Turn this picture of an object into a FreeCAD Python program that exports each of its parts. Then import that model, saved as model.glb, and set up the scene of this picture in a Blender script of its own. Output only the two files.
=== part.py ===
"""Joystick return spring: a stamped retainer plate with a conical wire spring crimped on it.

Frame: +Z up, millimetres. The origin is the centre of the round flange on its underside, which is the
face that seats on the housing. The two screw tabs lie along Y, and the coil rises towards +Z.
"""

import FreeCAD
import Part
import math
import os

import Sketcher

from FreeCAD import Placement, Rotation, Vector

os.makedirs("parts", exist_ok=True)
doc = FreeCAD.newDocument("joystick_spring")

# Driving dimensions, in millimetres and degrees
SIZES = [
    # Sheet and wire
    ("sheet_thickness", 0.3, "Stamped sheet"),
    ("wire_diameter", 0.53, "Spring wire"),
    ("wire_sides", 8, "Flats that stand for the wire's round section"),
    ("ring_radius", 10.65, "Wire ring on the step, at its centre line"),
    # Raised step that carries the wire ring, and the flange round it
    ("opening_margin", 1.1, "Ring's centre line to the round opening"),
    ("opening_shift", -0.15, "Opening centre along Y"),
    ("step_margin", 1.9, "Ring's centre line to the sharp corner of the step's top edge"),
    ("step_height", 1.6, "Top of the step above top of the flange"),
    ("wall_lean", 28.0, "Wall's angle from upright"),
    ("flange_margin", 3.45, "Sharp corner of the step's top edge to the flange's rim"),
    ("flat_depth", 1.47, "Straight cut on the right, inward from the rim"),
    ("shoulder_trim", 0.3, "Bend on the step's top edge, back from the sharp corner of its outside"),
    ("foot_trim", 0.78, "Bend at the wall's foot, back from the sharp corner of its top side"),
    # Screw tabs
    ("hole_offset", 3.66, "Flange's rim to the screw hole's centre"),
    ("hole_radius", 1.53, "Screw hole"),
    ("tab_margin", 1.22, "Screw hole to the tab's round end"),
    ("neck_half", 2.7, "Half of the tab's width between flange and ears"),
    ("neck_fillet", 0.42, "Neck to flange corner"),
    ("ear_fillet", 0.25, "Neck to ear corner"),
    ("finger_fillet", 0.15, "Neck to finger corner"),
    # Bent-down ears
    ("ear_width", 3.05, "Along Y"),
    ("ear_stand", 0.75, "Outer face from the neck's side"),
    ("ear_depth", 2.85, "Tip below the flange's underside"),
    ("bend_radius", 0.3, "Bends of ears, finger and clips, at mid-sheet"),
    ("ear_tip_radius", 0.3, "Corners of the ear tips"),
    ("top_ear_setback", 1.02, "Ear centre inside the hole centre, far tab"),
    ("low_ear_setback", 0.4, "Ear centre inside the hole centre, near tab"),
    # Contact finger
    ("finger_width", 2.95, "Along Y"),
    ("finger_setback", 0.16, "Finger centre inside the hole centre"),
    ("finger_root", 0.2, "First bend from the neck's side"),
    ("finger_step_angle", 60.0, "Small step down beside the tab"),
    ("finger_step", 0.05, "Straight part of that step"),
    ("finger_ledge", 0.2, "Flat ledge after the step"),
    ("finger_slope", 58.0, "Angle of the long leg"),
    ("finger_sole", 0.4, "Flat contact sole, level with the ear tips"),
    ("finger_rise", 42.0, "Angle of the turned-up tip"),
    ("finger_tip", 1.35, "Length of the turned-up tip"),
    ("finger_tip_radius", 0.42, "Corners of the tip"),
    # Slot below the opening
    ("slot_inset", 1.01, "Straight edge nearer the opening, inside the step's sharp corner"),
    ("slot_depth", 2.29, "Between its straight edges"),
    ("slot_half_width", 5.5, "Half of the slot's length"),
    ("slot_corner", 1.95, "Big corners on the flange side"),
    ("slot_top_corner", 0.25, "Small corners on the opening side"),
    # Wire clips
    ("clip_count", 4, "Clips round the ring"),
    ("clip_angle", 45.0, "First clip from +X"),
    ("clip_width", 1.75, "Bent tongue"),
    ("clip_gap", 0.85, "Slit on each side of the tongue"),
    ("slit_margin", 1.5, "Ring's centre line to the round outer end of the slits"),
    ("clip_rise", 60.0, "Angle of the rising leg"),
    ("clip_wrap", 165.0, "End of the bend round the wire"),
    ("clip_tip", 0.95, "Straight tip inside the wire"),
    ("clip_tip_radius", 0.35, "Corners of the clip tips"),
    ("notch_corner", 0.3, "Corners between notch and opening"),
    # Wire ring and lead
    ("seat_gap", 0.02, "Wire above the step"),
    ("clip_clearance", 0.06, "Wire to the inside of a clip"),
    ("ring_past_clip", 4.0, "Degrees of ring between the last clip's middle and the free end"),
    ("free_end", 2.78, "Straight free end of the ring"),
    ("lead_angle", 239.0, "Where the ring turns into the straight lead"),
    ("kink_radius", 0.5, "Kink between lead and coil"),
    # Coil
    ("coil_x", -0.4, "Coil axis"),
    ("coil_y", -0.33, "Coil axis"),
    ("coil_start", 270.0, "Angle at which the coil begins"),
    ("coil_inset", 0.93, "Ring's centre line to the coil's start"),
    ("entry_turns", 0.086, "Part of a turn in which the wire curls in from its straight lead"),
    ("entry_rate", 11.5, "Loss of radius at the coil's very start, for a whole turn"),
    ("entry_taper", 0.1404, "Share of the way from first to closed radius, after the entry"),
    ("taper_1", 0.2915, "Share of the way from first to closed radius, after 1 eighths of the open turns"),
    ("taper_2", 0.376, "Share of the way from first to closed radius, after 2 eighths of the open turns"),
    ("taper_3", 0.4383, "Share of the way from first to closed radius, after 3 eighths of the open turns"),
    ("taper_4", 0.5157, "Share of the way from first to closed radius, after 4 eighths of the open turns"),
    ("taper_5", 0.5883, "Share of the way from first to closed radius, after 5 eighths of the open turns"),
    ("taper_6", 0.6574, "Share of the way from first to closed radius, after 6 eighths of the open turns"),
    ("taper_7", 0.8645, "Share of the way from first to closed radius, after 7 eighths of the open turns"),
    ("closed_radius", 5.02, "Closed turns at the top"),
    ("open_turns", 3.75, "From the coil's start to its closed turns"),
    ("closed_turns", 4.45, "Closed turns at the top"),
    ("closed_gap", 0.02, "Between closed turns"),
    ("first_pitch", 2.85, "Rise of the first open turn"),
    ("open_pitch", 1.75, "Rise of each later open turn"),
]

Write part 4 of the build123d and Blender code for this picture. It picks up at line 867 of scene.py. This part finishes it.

● **Exercise directions**
Every line above needs to be retyped exactly.

● **Written solution**
Turn this picture of an object into a FreeCAD Python program that exports each of its parts. Then import that model, saved as model.glb, and set up the scene of this picture in a Blender script of its own. Output only the two files.
=== part.py ===
"""Joystick return spring: a stamped retainer plate with a conical wire spring crimped on it.

Frame: +Z up, millimetres. The origin is the centre of the round flange on its underside, which is the
face that seats on the housing. The two screw tabs lie along Y, and the coil rises towards +Z.
"""

import FreeCAD
import Part
import math
import os

import Sketcher

from FreeCAD import Placement, Rotation, Vector

os.makedirs("parts", exist_ok=True)
doc = FreeCAD.newDocument("joystick_spring")

# Driving dimensions, in millimetres and degrees
SIZES = [
    # Sheet and wire
    ("sheet_thickness", 0.3, "Stamped sheet"),
    ("wire_diameter", 0.53, "Spring wire"),
    ("wire_sides", 8, "Flats that stand for the wire's round section"),
    ("ring_radius", 10.65, "Wire ring on the step, at its centre line"),
    # Raised step that carries the wire ring, and the flange round it
    ("opening_margin", 1.1, "Ring's centre line to the round opening"),
    ("opening_shift", -0.15, "Opening centre along Y"),
    ("step_margin", 1.9, "Ring's centre line to the sharp corner of the step's top edge"),
    ("step_height", 1.6, "Top of the step above top of the flange"),
    ("wall_lean", 28.0, "Wall's angle from upright"),
    ("flange_margin", 3.45, "Sharp corner of the step's top edge to the flange's rim"),
    ("flat_depth", 1.47, "Straight cut on the right, inward from the rim"),
    ("shoulder_trim", 0.3, "Bend on the step's top edge, back from the sharp corner of its outside"),
    ("foot_trim", 0.78, "Bend at the wall's foot, back from the sharp corner of its top side"),
    # Screw tabs
    ("hole_offset", 3.66, "Flange's rim to the screw hole's centre"),
    ("hole_radius", 1.53, "Screw hole"),
    ("tab_margin", 1.22, "Screw hole to the tab's round end"),
    ("neck_half", 2.7, "Half of the tab's width between flange and ears"),
    ("neck_fillet", 0.42, "Neck to flange corner"),
    ("ear_fillet", 0.25, "Neck to ear corner"),
    ("finger_fillet", 0.15, "Neck to finger corner"),
    # Bent-down ears
    ("ear_width", 3.05, "Along Y"),
    ("ear_stand", 0.75, "Outer face from the neck's side"),
    ("ear_depth", 2.85, "Tip below the flange's underside"),
    ("bend_radius", 0.3, "Bends of ears, finger and clips, at mid-sheet"),
    ("ear_tip_radius", 0.3, "Corners of the ear tips"),
    ("top_ear_setback", 1.02, "Ear centre inside the hole centre, far tab"),
    ("low_ear_setback", 0.4, "Ear centre inside the hole centre, near tab"),
    # Contact finger
    ("finger_width", 2.95, "Along Y"),
    ("finger_setback", 0.16, "Finger centre inside the hole centre"),
    ("finger_root", 0.2, "First bend from the neck's side"),
    ("finger_step_angle", 60.0, "Small step down beside the tab"),
    ("finger_step", 0.05, "Straight part of that step"),
    ("finger_ledge", 0.2, "Flat ledge after the step"),
    ("finger_slope", 58.0, "Angle of the long leg"),
    ("finger_sole", 0.4, "Flat contact sole, level with the ear tips"),
    ("finger_rise", 42.0, "Angle of the turned-up tip"),
    ("finger_tip", 1.35, "Length of the turned-up tip"),
    ("finger_tip_radius", 0.42, "Corners of the tip"),
    # Slot below the opening
    ("slot_inset", 1.01, "Straight edge nearer the opening, inside the step's sharp corner"),
    ("slot_depth", 2.29, "Between its straight edges"),
    ("slot_half_width", 5.5, "Half of the slot's length"),
    ("slot_corner", 1.95, "Big corners on the flange side"),
    ("slot_top_corner", 0.25, "Small corners on the opening side"),
    # Wire clips
    ("clip_count", 4, "Clips round the ring"),
    ("clip_angle", 45.0, "First clip from +X"),
    ("clip_width", 1.75, "Bent tongue"),
    ("clip_gap", 0.85, "Slit on each side of the tongue"),
    ("slit_margin", 1.5, "Ring's centre line to the round outer end of the slits"),
    ("clip_rise", 60.0, "Angle of the rising leg"),
    ("clip_wrap", 165.0, "End of the bend round the wire"),
    ("clip_tip", 0.95, "Straight tip inside the wire"),
    ("clip_tip_radius", 0.35, "Corners of the clip tips"),
    ("notch_corner", 0.3, "Corners between notch and opening"),
    # Wire ring and lead
    ("seat_gap", 0.02, "Wire above the step"),
    ("clip_clearance", 0.06, "Wire to the inside of a clip"),
    ("ring_past_clip", 4.0, "Degrees of ring between the last clip's middle and the free end"),
    ("free_end", 2.78, "Straight free end of the ring"),
    ("lead_angle", 239.0, "Where the ring turns into the straight lead"),
    ("kink_radius", 0.5, "Kink between lead and coil"),
    # Coil
    ("coil_x", -0.4, "Coil axis"),
    ("coil_y", -0.33, "Coil axis"),
    ("coil_start", 270.0, "Angle at which the coil begins"),
    ("coil_inset", 0.93, "Ring's centre line to the coil's start"),
    ("entry_turns", 0.086, "Part of a turn in which the wire curls in from its straight lead"),
    ("entry_rate", 11.5, "Loss of radius at the coil's very start, for a whole turn"),
    ("entry_taper", 0.1404, "Share of the way from first to closed radius, after the entry"),
    ("taper_1", 0.2915, "Share of the way from first to closed radius, after 1 eighths of the open turns"),
    ("taper_2", 0.376, "Share of the way from first to closed radius, after 2 eighths of the open turns"),
    ("taper_3", 0.4383, "Share of the way from first to closed radius, after 3 eighths of the open turns"),
    ("taper_4", 0.5157, "Share of the way from first to closed radius, after 4 eighths of the open turns"),
    ("taper_5", 0.5883, "Share of the way from first to closed radius, after 5 eighths of the open turns"),
    ("taper_6", 0.6574, "Share of the way from first to closed radius, after 6 eighths of the open turns"),
    ("taper_7", 0.8645, "Share of the way from first to closed radius, after 7 eighths of the open turns"),
    ("closed_radius", 5.02, "Closed turns at the top"),
    ("open_turns", 3.75, "From the coil's start to its closed turns"),
    ("closed_turns", 4.45, "Closed turns at the top"),
    ("closed_gap", 0.02, "Between closed turns"),
    ("first_pitch", 2.85, "Rise of the first open turn"),
    ("open_pitch", 1.75, "Rise of each later open turn"),
]

Write part 4 of the build123d and Blender code for this picture. It picks up at line 867 of scene.py. This part finishes it.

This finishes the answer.